Local Vancouver / Burnaby Context
Greater Vancouver’s housing market is closely tied to interest-rate expectations set in global bond markets. Even when inflation news originates abroad, it can ripple through to Canadian bond yields and, in turn, to fixed mortgage rates. For Burnaby and Vancouver buyers, that translates into shifts in pre-approval amounts and stress tests that influence what neighborhoods and property types remain within reach. For sellers, it can affect the pool of qualified buyers and the time it takes to secure firm offers. Developers and small builders in Metro Vancouver are particularly rate-sensitive. Construction and bridge financing costs, presale thresholds, and project feasibility all flex with the perceived path of rates. A global backdrop that encourages central banks to stay cautious can keep financing terms conservative, making it harder to launch new projects or to pencil rental pro formas. In neighborhoods where land assemblies are active, a higher discount-rate environment can also widen bid-ask spreads between owners and builders, slowing deal flow. For investors with globally diversified portfolios, cross-market inflation signals matter for currency hedging, risk appetite, and the required return on local real estate. If markets interpret foreign inflation as a reason to delay broad-based easing, cap rates may remain elevated relative to recent lows, and value-add or development strategies may require more conservative leverage or longer hold periods. In the resale market, that can mean firmer negotiation from buyers on price and contingencies, while well-located, move-in-ready listings continue to command attention but with tighter affordability filters.
Market Impact
Owners facing renewals may see limited near-term relief if global inflation keeps yields elevated, extending higher monthly payments and tightening household budgets. Buyers who were hoping for a quick drop in borrowing costs may need to recalibrate price targets or consider different product types, such as smaller condos or townhomes farther from core transit hubs. Investors underwriting rental properties should assume more conservative debt costs, slower rent-up timelines, and higher contingency reserves to withstand longer periods before financing eases. On the development side, feasibility thresholds remain sensitive; a cautious rate backdrop can slow land trades and force pro formas to absorb stricter debt-service coverage assumptions.
Investor / Buyer Takeaway
- Plan for a higher-for-longer rate path in your affordability and cash-flow models; leave room for slower reductions in borrowing costs.
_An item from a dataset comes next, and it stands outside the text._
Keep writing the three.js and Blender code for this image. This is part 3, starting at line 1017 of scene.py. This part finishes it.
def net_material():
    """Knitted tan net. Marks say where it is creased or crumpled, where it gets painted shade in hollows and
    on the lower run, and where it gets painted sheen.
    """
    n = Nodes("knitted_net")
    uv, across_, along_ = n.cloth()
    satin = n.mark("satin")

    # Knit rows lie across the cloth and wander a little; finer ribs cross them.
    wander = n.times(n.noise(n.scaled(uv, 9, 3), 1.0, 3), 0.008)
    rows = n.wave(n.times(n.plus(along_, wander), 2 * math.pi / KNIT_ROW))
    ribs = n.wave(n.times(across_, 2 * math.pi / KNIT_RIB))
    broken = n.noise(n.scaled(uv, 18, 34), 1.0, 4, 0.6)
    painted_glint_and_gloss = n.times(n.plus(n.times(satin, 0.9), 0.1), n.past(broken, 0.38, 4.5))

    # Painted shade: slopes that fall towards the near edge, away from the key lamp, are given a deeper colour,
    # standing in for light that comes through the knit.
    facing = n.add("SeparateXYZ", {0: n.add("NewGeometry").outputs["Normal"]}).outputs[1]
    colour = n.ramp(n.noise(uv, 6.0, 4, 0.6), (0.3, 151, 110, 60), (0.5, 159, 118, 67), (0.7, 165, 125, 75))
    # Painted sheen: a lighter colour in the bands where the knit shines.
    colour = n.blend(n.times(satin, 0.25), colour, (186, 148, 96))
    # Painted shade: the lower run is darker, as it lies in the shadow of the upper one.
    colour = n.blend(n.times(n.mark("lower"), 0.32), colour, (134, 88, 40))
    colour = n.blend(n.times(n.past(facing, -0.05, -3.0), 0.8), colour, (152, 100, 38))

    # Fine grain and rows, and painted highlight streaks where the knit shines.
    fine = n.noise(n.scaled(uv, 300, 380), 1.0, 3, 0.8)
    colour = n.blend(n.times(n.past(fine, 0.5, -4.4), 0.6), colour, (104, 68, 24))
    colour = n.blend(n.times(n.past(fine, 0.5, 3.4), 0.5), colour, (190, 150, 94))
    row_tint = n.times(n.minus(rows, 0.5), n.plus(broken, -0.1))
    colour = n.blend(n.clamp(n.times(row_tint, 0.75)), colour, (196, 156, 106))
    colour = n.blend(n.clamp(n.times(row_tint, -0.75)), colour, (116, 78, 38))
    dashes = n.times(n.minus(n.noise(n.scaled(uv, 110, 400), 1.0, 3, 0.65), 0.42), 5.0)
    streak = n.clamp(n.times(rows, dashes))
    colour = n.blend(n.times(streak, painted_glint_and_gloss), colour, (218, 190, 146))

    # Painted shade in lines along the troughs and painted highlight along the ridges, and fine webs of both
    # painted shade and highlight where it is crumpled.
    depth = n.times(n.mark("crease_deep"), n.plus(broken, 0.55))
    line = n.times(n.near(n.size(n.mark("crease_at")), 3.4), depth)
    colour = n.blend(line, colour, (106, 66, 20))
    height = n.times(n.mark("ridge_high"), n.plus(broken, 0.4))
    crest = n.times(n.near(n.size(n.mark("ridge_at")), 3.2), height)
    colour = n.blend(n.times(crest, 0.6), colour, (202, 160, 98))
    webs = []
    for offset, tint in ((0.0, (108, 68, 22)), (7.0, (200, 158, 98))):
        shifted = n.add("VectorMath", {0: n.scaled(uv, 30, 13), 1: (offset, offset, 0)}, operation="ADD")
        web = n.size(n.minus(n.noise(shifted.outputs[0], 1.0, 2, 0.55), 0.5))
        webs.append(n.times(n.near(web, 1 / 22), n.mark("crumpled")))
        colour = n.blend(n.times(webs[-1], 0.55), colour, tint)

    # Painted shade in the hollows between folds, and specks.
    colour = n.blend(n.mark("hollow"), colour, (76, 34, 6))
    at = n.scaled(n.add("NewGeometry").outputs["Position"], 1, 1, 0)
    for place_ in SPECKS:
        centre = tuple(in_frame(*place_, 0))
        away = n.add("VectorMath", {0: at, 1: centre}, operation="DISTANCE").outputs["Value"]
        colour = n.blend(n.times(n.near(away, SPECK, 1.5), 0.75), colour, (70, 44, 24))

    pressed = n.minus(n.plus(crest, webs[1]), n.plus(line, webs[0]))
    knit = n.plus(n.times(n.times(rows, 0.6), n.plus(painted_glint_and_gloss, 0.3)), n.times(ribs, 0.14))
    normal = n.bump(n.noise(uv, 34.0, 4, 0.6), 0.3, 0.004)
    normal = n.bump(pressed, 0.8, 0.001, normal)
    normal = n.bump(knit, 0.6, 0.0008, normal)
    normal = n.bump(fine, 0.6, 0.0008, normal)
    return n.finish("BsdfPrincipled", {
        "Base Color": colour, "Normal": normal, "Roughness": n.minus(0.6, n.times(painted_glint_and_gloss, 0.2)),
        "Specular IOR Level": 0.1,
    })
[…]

- Lock-in decisions should weigh exposure to rate volatility; consider how fixed versus variable structures align with your timeline and risk tolerance.
- For presales, stress-test deposits and completion financing against a scenario where rates ease more slowly than expected.
- Income-property underwriting should include stricter expense and vacancy buffers, as cap rates may move only gradually.
- Sellers should price with an eye to tighter buyer financing; strong presentation and realistic pricing can reduce days-on-market in a cautious rate environment.
Builder / Developer Perspective
A hawkish global backdrop tends to keep construction and term financing conservative, which can pressure project feasibility in Metro Vancouver. Pro formas should assume firmer debt-service thresholds, longer lease-up periods, and potential delays in achieving presale benchmarks. Value engineering and phased delivery can help, but sponsors should also consider additional equity cushions and contingency lines to navigate cost and schedule surprises. For purpose-built rental, the underwriting benefit of stable cash flow still competes with higher debt costs; careful sensitivity analysis on exit cap rates and stabilized income is essential. Land acquisition strategies may need to emphasize optionality—longer due diligence, staged closings, or vendor take-back structures—until visibility on the rate path improves.
Risk Factors
- Policy path uncertainty: Shifts in global inflation can quickly alter interest-rate expectations, affecting mortgages and construction financing.
- Market liquidity risk: If borrowing costs remain elevated, transaction volumes can thin, widening bid-ask spreads and extending marketing periods.
- Financing covenant pressure: Higher-for-longer rates may challenge debt-service coverage and refinancing assumptions for leveraged assets.
- Cost overrun exposure: Prolonged tight conditions raise the stakes of delays and construction cost variability for in-flight projects.
- External shock risk: Geopolitical developments can add volatility to commodities and funding markets, complicating timing for acquisitions and launches.
BurnabyHouse Insight
For local buyers, sellers, and builders, the headline from abroad is a reminder that interest-rate relief is not a straight line. The smarter play is to bake resilient financing into your plans: renew early where prudent, widen affordability bands for purchases, and stress-test pro formas for modestly higher debt costs. In this environment, well-located, functional homes still trade, but pricing discipline and clean deal terms carry more weight. For projects, flexibility in capital structure and phasing is a competitive advantage—teams that can sharpen costs, secure presales thoughtfully, and maintain runway will be positioned to move when the rate window finally does open.